Last week, TCU graduate transfer Zach Allen committed to Rutgers football, immediately changing the dynamic of the quarterback competition for next season. With the team already underway with summer workouts and preparing for fall training camp in August, it probably came as a surprise to most, if not all, the players. Adding a quarterback so late highlights the fact that Ash and offensive coordinator Drew Mehringer were not satisfied entering next season with just their current options. That doesn't mean Allen will automatically put on the pads and become the starter. When Ash was asked about a key factor in determining who will ultimately be the starting quarterback, he had this to say to Dan Duggan of NJ Advance Media after the spring game in April:

"Ask them," Ash said. "When we need somebody to look up to on the field, who's going to lead them? And who usually leads is the guys that have earned the trust of others. If you haven't earned the trust of others and they're not willing to follow your lead, you've got a problem, especially at that position. How do you know if they trust him? Well, you kind of watch their interactions in the locker room, in the weight room, on the practice field. But the best way is to ask them. So we ask, 'Who do you trust?' That's where we're at. We're still in that period."

This is by no means a revolutionary thought, but it does highlight the priority that Ash and his staff put on trust with their players.  Trust in the process, in each other, in the coaching staff, in their preparation, and their focus. Ash is certainly not going to alienate that trust by anointing an outsider as the starter before that person earns it.  Sure, Allen is better equipped to run the spread offense, a system he played in at both the high school and college levels. However, there should be no doubt that Allen will scrutinized, pushed and tested as soon as he steps on campus. In addition to impressing the coaches, he will have to work hard to prove himself and earn the trust of his teammates.

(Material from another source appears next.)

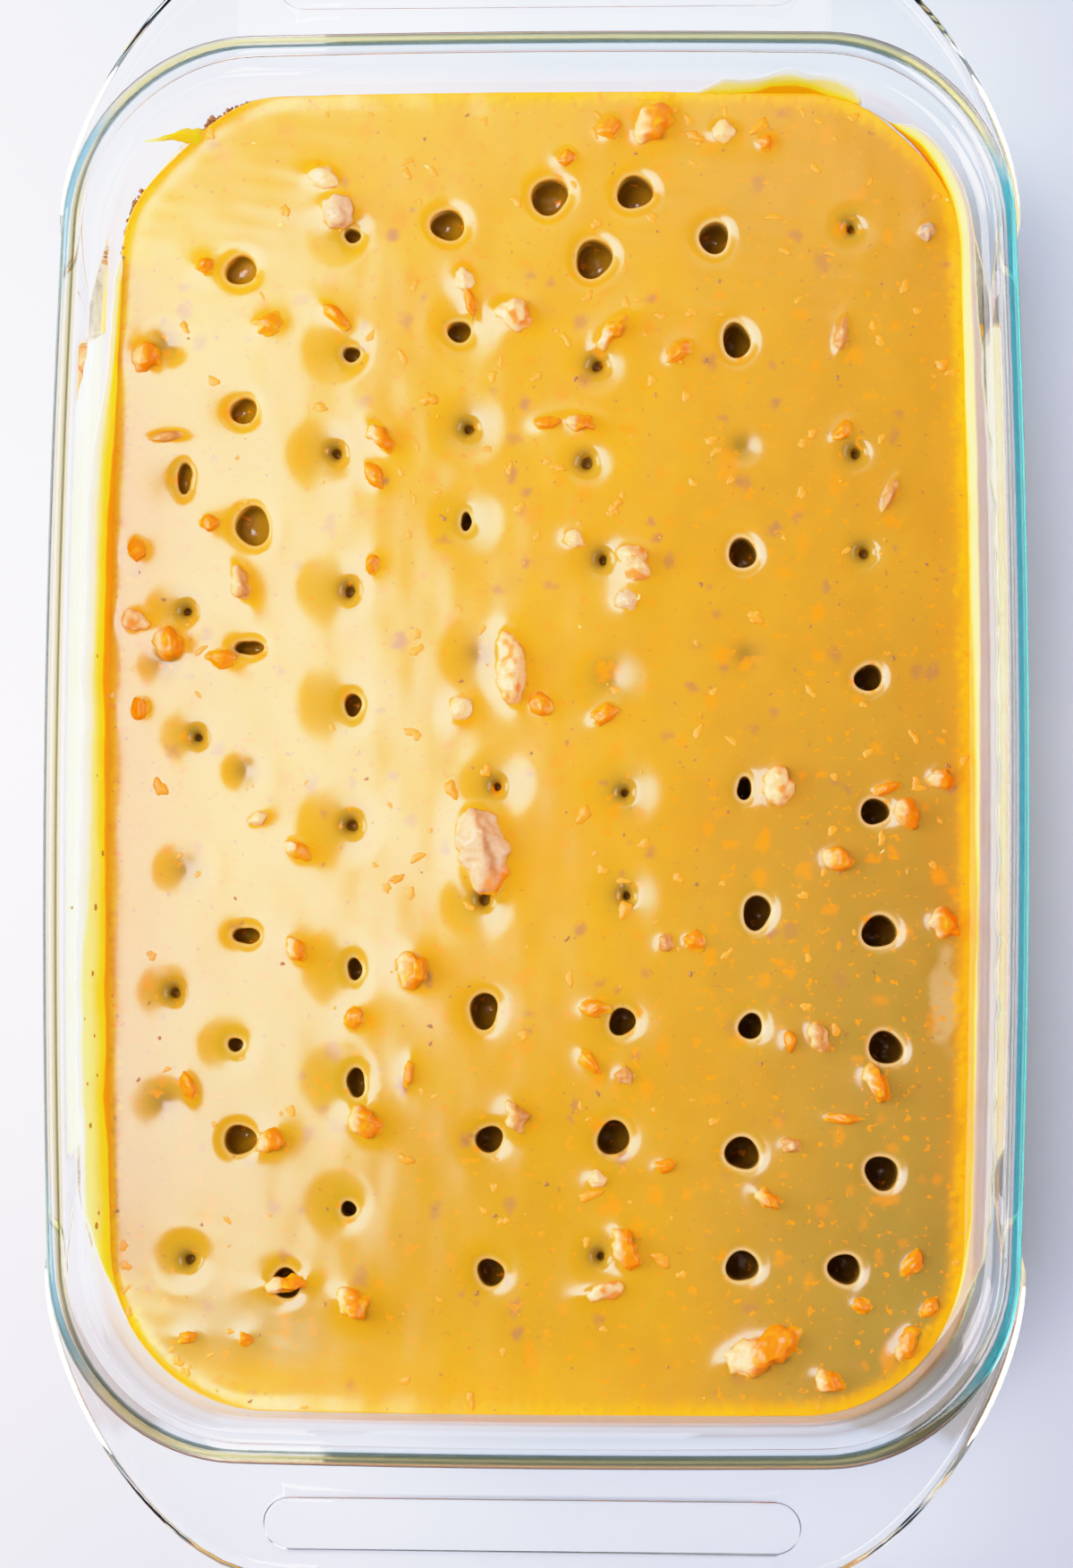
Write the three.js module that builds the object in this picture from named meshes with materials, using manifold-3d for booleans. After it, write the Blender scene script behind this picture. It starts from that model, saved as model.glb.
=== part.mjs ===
// A chocolate poke cake in the clear glass baking dish that it was baked in.
// Millimetres, +Z up. The origin is the middle of the dish's base, on the table.
// +Y runs along the dish to its far handle, and +X to the right.
import * as THREE from 'three';
import { mergeVertices } from 'three/addons/utils/BufferGeometryUtils.js';
import Module from 'manifold-3d';

const wasm = await Module();
wasm.setup();

// Rim of the dish, seen from above
const HALF_WIDTH = 118;
const HALF_LENGTH = 172.5;
const CORNER_RADIUS = 45;
const SIDE_BOW = 0.0406;
const END_BOW = 0.0094;
const CORNER_STEPS = 6;
const LONG_SIDE_STEPS = 4;
const SHORT_SIDE_STEPS = 2;

// Wall of the dish. An inset is the distance in from the rim's outer edge.
const DISH_HEIGHT = 58;
const FLOOR_THICKNESS = 5;
const WALL_DRAFT = THREE.MathUtils.degToRad(12);
const WALL_TOP = 48;
const OUTER_INSET_AT_TOP = 6.3;
const INNER_INSET_AT_TOP = 11.3;
const CORNER_SHRINK = 0.55;
const END_WALL_STEEPNESS = 0.8;
const FOOT_RADIUS = 12;
const FLOOR_RADIUS = 10;
const BEAD_RADIUS = 2.4;
const BEAD_ARC = [-125, -370];
const FLARE_OUTSIDE = [5.3, 52.4];
const FLARE_INSIDE = [10.1, 53.8];

// Handles: flat lugs at both ends, with a shallow pill-shaped recess underneath
const HANDLE_BOTTOM = 46.5;
const HANDLE_THICKNESS = 5;
const HANDLE_ROUNDING = 2.2;
const HANDLE_REACH = 200.9;
const HANDLE_SHOULDER = [63, 199.1];
const HANDLE_BEND_OUT = [90, 196.5];
const HANDLE_BEND_IN = [118, 152];
const HANDLE_SIDE = [116.6, 125];
const HANDLE_EMERGES = [114.5, 108];
const HANDLE_ROOT = [108, 96];
const HANDLE_PLUG_INSET = 7.5;
const RECESS_HALF_LENGTH = 64;
const RECESS_RADIUS = 6.2;
const RECESS_Y = 186.6;
const RECESS_DEPTH = 1;

// Cake and sauce
const GAP = 0.3;
const CAKE_TOP = 37.2;
const CAKE_EDGE_ROUNDING = 1.3;
const SAUCE_TOP = 41;
const SAUCE_TILT = 0.9;
const SAUCE_WAVE = 0.45;
const SAUCE_SHOULDER = 1.6;
const SAUCE_RING_SCALES = [0.955, 0.8, 0.55, 0.28];
const HOLE_SIDES = 8;
const HOLE_BOTTOM = 15;
const HOLE_TAPER = 3;
const HOLE_LIP = 1.6;
const SMALLEST_OPEN_HOLE = 3.5;
const DIMPLE_RADIUS = 5.2;
const DIMPLE_DEPTH = 2.4;
const CLEAR = 0.5;

// Candy pieces
const SEAT = 39.5;
const SHARD_SIDES = 8;
const SHARD_RISE = 0.3;
const SHARD_LEAST_RISE = 1.4;
const SHARD_TOP_SCALE = { nut: 0.42, pale: 0.5, orange: 0.62, toffee: 0.4 };
const SHARD_TILT = 0.3;
const BIT_HEIGHT = 3.2;
const BIT_TILT = 0.5;

// Every poke hole from the far row to the near one: x, y, mouth width, mouth length.
// A mouth of 0 to 3 is a dimple that the sauce has closed.
const HOLES = [
  [2.5, 135.5, 9, 9], [23.5, 136.5, 8.5, 8.5], [-22.5, 128.5, 8, 8], [-46, 126, 4, 3.5],
  [76.5, 127, 2, 2], [43, 125, 7.5, 7.5], [13.5, 120, 9, 9.5], [-73.5, 117.5, 7.5, 7.5],
  [-19.5, 102, 5.5, 5.5], [48.5, 99.5, 6.5, 9], [-91, 99, 0, 0], [-46, 96.5, 4.5, 3.5], [14.5, 93.5, 3, 2.5],
  [-72.5, 82.5, 6.5, 6.5], [-17, 78, 2.5, 2.5], [50.5, 73, 0, 0], [-49.5, 72, 2.5, 2.5], [77.5, 71.5, 2.5, 2.5],
  [12, 69.5, 3, 3], [-87, 66, 3.5, 8], [-17.5, 55, 2.5, 5], [-70, 54, 8, 10.5], [79.5, 47, 2.5, 2.5],
  [50, 47, 7, 7], [16, 45.5, 2, 2.5], [-46, 38, 2.5, 3], [-86, 33, 2, 2], [-70.5, 24, 7, 3.5],
  [-13.5, 22, 0, 0], [51.5, 21.5, 0, 0], [-90.5, 20.5, 0, 0], [18, 17, 0, 0], [80.5, 16.5, 6.5, 6.5],
  [-45, 10, 4, 6], [-83, 2, 2, 2], [-70.5, -6.5, 0, 0], [-9.5, -10, 2, 2], [50.5, -10.5, 3.5, 5.5],
  [21.5, -11.5, 2, 2], [82, -16, 6.5, 6.5], [-45, -19.5, 3, 3], [-84.5, -30.5, 0, 0], [22, -36.5, 2, 2],
  [-12.5, -37.5, 3, 3], [53.5, -40.5, 6.5, 8.5], [83, -45, 8, 8], [-70.5, -46.5, 6.5, 4], [-44, -54.5, 3.5, 5.5],
  [-88, -60.5, 2.5, 2.5], [-12.5, -64.5, 7, 8.5], [21, -67, 6.5, 6.5], [52, -68, 5.5, 6.5], [-73, -73, 3.5, 3.5],
  [84.5, -73, 8, 8], [-43.5, -82, 4.5, 7], [-89.5, -87.5, 0, 0], [19, -95, 8, 8], [-11, -95.5, 6.5, 6.5],
  [-71.5, -96, 7.5, 7.5], [50, -98.5, 8, 8], [83.5, -103, 8, 8], [-45, -112.5, 4, 3.5], [16, -123.5, 2, 2],
  [-83.5, -125, 2.5, 2.5], [50, -125.5, 7.5, 7.5], [74.5, -126, 7.5, 7.5], [-10.5, -127.5, 6.5, 6.5],
  [-60, -130.5, 7, 7],
];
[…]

Competition is the main ingredient of the program's culture now. That has become the overall focus of the program and the addition of a graduate transfer quarterback signals a stark contrast from last season. Former head coach Kyle Flood was steadfast in his belief that whichever quarterback came out ahead after training camp would stay the starter throughout the season. He was a man of his word, never wavering with Chris Laviano as the starter, even as he struggled badly through the meat of the Big Ten schedule. Flood's philosophy on the quarterback competition was very different than Ash's, and this quote from last July's article from Duggan highlights the difference:

"What I think is important is that ultimately, whoever you decide is your starting quarterback, you have to give them an opportunity to grow in that position. I don't think it's healthy for a person at any position, but more so at quarterback than any other — because of the scrutiny that's involved with that position — to be looking over your shoulder all the time. So whoever ultimately becomes the starting quarterback, I don't want them to feel like if they make a mistake then we're going to put someone else in. That's not going to be the situation. We're going to give them an opportunity. What that opportunity ultimately is, that can change from year-to-year. But they're certainly going to get a significant opportunity.''

Chris Ash wants his players looking over their shoulders and never being completely comfortable with their standing on the depth chart.  He believes in pushing them to the limit in everything they do, and the more challenges they deal with, the better equipped they will be during game competition. That is the single greatest change that Ash has brought to the program and it is apparent with the addition of Allen.

There should be zero concern about whether the players will accept Allen, despite last season's starter Chris Laviano entering his fourth season with the program. No one player is greater than the long term goals of the team. "The Hunt" is a mantra of the program, a way to motivate the players in approaching next season and moving up the food chain of the Big Ten.

Competition is now ingrained in every aspect of the program, and for players to push back against Allen for the sake of loyalty to Laviano would be going against the culture Ash has implemented. It's on Allen to win the starting quarterback job and to win the trust of his coaches and teammates. He won't be handed anything and whoever starts at quarterback on September 3rd on the road against Washington is only guaranteed to start that game. But there will be no doubt whoever that is, whether it's Laviano, Allen, or even Hayden Rettig, they will have certainly earned it.

Having to prove themselves every time they step on the field is all that true competitors ever want. It gives players peace of mind that there are no politics at play, no favorites. All they have to worry about is what they can control, their preparation and performance. It creates a singular focus and belief in themselves and each other. That breeds team unity and allows the team to play at the highest level that they are capable of. The best players will play, but that competition never ends. Chris Ash has made that clear in adding Zach Allen to the team just two months before training camp begins. As Ash told the team in their very first meeting, it's "fight or flight" for everyone on the roster. And that's the way it should be!